Painting by Gustave Courbet

The Wrestlers is a large 1853 painting by the French artist Gustave Courbet, now in the Museum of Fine Arts in Budapest. It shows two men engaged in 'French wrestling', inspired by Greco-Roman wrestling. Documents reveal that it shows a match in the former hippodrome on the Champs-Élysées in Paris. His choice of such a huge canvas inspired (among others) Alexandre Falguière's 1875 The Wrestlers.

It was first exhibited at the Paris Salon of 1853 as the pendant to The Bathers. In a letter to his parents dated 13 May 1853, Courbet said of The Wrestlers that "I have covered their nudity and [the critics] have not yet said anything good or bad about it". By contrast, The Bathers divided the public and probably distracted attention from The Wrestlers. He also revealed that he had re-used a frame from his 1841 painting St Walpurgis' Night, inspired by the legend of Faust and exhibited at the 1848 Salon (financial troubles had caused him to re-use that canvas).

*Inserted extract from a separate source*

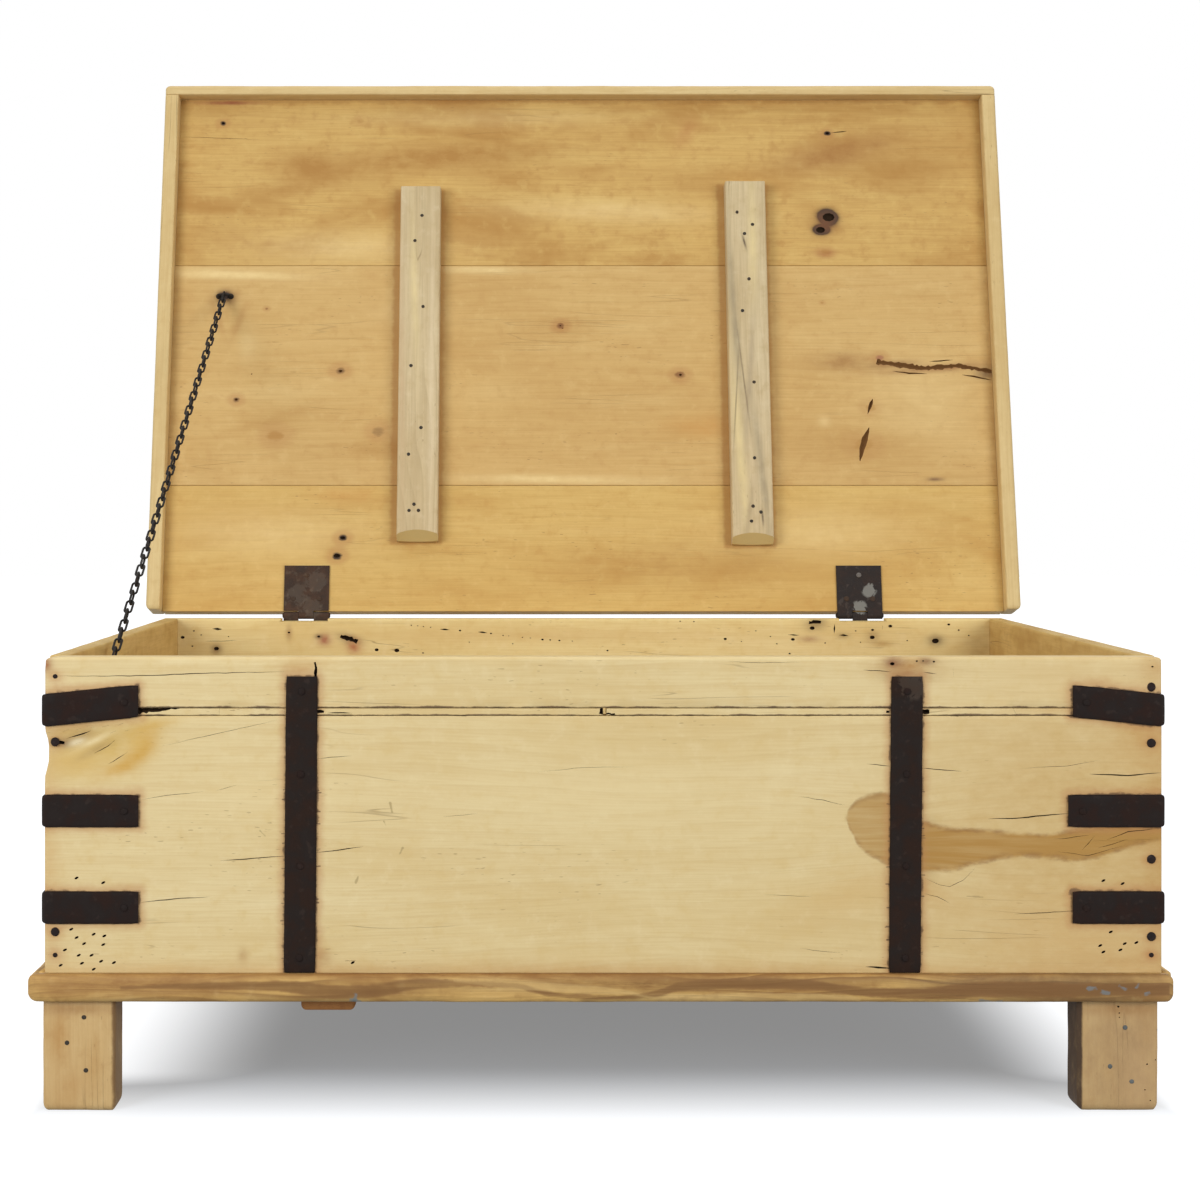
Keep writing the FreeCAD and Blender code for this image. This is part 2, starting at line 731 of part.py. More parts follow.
def print_joints():
    """Print the joints' places in metres, their turns from open to closed, and the ratios to the lid's turn."""
    rise = math.degrees(math.atan2(chain_line.z, chain_line.y))
    wall_bend = bar(cuts[0], -1)
    fold_end = bar(cuts[1], -1)
    lid_bend = bar(cuts[2] - 1, 1)
    wall_level = wall_pivot.z - wall_bend * flat_share
    lid_level = lid_pivot_closed.z - (chain_span - lid_bend) * flat_share
    spare = lid_level - wall_level - link_width - fold_stack_gap
    fold_length = (lid_bend - fold_end) * flat_share
    fall = math.degrees(math.asin(min(steepest_fold_share, spare / fold_length)))
    print("links", link_count, "pitch", link_pitch, "cuts", cuts)
    print("closed chain levels", wall_level, lid_level, "fall", fall)
    for name, place, turn in (
        ("lid_hinge", Vector(0, axis_y, axis_z), open_turn),
        ("chain_wall_swing", wall_pivot, -(90 + rise)),
        ("chain_wall_bend", wall_pivot + chain_along * wall_bend, 90),
        ("chain_lid_swing", lid_pivot, 90 - rise - open_turn),
        ("chain_lid_bend", wall_pivot + chain_along * lid_bend, 90 - fall),
    ):
        metres = [round(value / metre, 6) for value in (place.x, place.y - origin_y, place.z)]
        print(name, metres, "turn", round(turn, 3), "ratio", round(turn / open_turn, 6))
    print("origin_y", origin_y, "axis", axis_y, axis_z, "lid_top", lid_top)


walls()
floor()
base_trim()
legs()
corner_straps()
face_straps()
wall_nails()
lid_boards()
lid_edging()
lid_battens()
hinge("left", -1, (0, 2))
hinge("right", 1, (1,))
staples()
chain()
print_joints()

for name, solids in nodes.items():
    shape = solids[0] if len(solids) == 1 else Part.makeCompound(solids)
    shape.translate(Vector(0, -origin_y, 0))
    shape.exportStep("parts/%s.step" % name)
print(len(nodes), "nodes")
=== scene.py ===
from functools import lru_cache
from itertools import product
import json
import math
import random

import bmesh
import bpy
import numpy as np
from mathutils import Matrix, Vector, noise


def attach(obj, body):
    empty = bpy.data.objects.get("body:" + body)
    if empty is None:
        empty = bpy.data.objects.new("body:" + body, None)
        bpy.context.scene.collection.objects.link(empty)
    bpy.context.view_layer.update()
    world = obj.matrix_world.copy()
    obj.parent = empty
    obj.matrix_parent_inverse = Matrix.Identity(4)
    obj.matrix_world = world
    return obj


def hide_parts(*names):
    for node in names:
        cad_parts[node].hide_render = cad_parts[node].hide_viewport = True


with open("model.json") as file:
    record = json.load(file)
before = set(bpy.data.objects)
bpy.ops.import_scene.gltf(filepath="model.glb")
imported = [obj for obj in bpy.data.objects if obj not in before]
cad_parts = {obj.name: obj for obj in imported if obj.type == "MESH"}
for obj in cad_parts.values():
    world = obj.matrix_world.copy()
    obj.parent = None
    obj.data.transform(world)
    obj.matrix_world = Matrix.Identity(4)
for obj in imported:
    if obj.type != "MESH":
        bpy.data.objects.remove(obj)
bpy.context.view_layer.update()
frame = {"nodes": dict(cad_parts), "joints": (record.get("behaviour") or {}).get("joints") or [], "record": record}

# Lengths in metres. The camera was fitted to the photograph's 1200 x 1200 frame
MM = 0.001
PHOTO_SIDE = 1200
SENSOR = 36
FOCAL_PIXELS = 2175.0
PRINCIPAL_PIXEL = (522.87, 501.70)
CAMERA_X = -75.4 * MM
CAMERA_DISTANCE = 2039.7 * MM
CAMERA_HEIGHT = 571.5 * MM

# The hinge, and the frame of the closed lid
LID_HINGE = next(j for j in frame["joints"] if j["name"] == "lid_hinge")
HINGE_POINT = Vector(LID_HINGE["pos_m"])
OPEN_TURN = math.radians(max(LID_HINGE["range_deg"]))
TO_CLOSED = (
    Matrix.Translation(HINGE_POINT) @ Matrix.Rotation(OPEN_TURN, 4, "X") @ Matrix.Translation(-HINGE_POINT)
)
TO_OPEN = TO_CLOSED.inverted()
LID_NODES = frame["record"]["behaviour"]["bodies"]["lid"]
SLOT_OF = {part["node"]: part["material_slot"] for part in frame["record"]["subparts"]}
BODY_OF = {node: body for body, nodes in frame["record"]["behaviour"]["bodies"].items() for node in nodes}


def span_of(points, axis):
    values = [p[axis] for p in points]
    return min(values), max(values)


def box_of(points):
    """The lowest and the highest corner round some points."""
    return [Vector(ends) for ends in zip(*[span_of(points, axis) for axis in range(3)])]


def points_of(node):
    return [v.co for v in frame["nodes"][node].data.vertices]


@lru_cache(maxsize=None)
def own_box(node):
    """A node's lowest and highest corner; for a lid node, with the lid closed."""
    turn = TO_CLOSED if node in LID_NODES else Matrix.Identity(4)
    return box_of([turn @ point for point in points_of(node)])


def islands(node):
    """The separate solids of a node, each as a list of points."""
    mesh = bmesh.new()
    mesh.from_mesh(frame["nodes"][node].data)
    bmesh.ops.remove_doubles(mesh, verts=mesh.verts, dist=0.01 * MM)
    seen = set()
    groups = []
    for first in mesh.verts:
        if first in seen:
            continue
        seen.add(first)
        stack, group = [first], []
        while stack:
            v = stack.pop()
            group.append(v.co.copy())
            others = [edge.other_vert(v) for edge in v.link_edges]
            stack += [other for other in others if other not in seen]
            seen.update(others)
        groups.append(group)
    mesh.free()
    return sorted(groups, key=lambda g: tuple(round(sum(p[i] for p in g) / len(g), 4) for i in (0, 2, 1)))


FRONT_Y = own_box("front_board")[0].y
REAR_INNER_Y = own_box("rear_top_board")[0].y
LID_REAR_Y = own_box("lid_board_rear")[1].y
LID_UNDER = own_box("lid_board_rear")[0].z
RIM = own_box("front_top_rail")[1].z


class Value:
    """A number or colour in a shader, with plain arithmetic."""

    def __init__(self, nodes, socket):
        self.nodes, self.socket = nodes, socket

    def __add__(self, other):
        return self.nodes.math("ADD", self, other)

    def __sub__(self, other):
        return self.nodes.math("SUBTRACT", self, other)

    def __mul__(self, other):
        return self.nodes.math("MULTIPLY", self, other)

    def __truediv__(self, other):
        return self.nodes.math("DIVIDE", self, other)

    def __abs__(self):
        return self.nodes.math("ABSOLUTE", self)

    def at_least(self, other):
        return self.nodes.math("MAXIMUM", self, other)

    def at_most(self, other):
        return self.nodes.math("MINIMUM", self, other)

    def bell(self):
        """One where the value is zero, falling away as it grows."""
        return self.nodes.math("EXPONENT", self * -1.0)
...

In 1867 Wrestlers entered baron Léon Hirsch's collection at Chenonceaux. It was bought in 1908 by Ferenc Hatvany (1881–1958), a rich Hungarian, who had also acquired L'Origine du monde in 1913. It entered the Museum of Fine Arts in May 1952 and it was restored there in 2010. It was exhibited for the first time in France in sixty years in 2012 at the Musée d'Orsay.